Yobido v. CA, G.R. No. 113003|1997

G.R. No. 113003. October 17, 1997
ALBERTA YOBIDO and CRESENCIO YOBIDO, petitioners, vs. COURT OF APPEALS, LENY TUMBOY, ARDEE TUMBOY and JASMIN TUMBOY, respondents.

Rationale: Blown tire case, is it fortuitous?

Case Summary: 

Facts: 

1. Spouses Tito and Leny Tumboy and their minor children named Ardee and Jasmin, boarded at Mangagoy, Surigao del Sur, a Yobido Liner bus bound for Davao City. Along Picop Road in Km. 17, Sta. Maria, Agusan del Sur, the left front tire of the bus exploded. The bus fell into a ravine around three (3) feet from the road and struck a tree. The incident resulted in the death of 28-year-old Tito Tumboy and physical injuries to other passengers. 

2. A complaint for breach of contract of carriage, damages and attorneys fees was filed by Leny and her children against Alberta Yobido, the owner of the bus, and Cresencio Yobido, its driver, before the Regional Trial Court of Davao City. 

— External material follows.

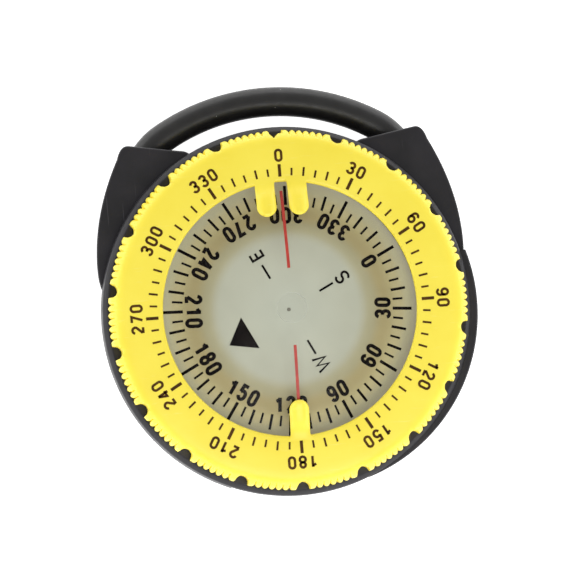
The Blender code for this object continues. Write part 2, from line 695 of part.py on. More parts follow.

3. When the defendants therein filed their answer to the complaint, they raised the affirmative defense of caso fortuito (force majeure). 

4. Contention of petitioners: The plaintiffs asserted that violation of the contract of carriage between them and the defendants was brought about by the drivers failure to exercise the diligence required of the carrier in transporting passengers safely to their place of destination. According to Leny Tumboy, the bus left Mangagoy at 3:00 oclock in the afternoon. The winding road it traversed was not cemented and was wet due to the rain; it was rough with crushed rocks. The bus which was full of passengers had cargoes on top. Since it was running fast, she cautioned the driver to slow down but he merely stared at her through the mirror. At around 3:30 p.m., in Trento, she heard something explode and immediately, the bus fell into a ravine. 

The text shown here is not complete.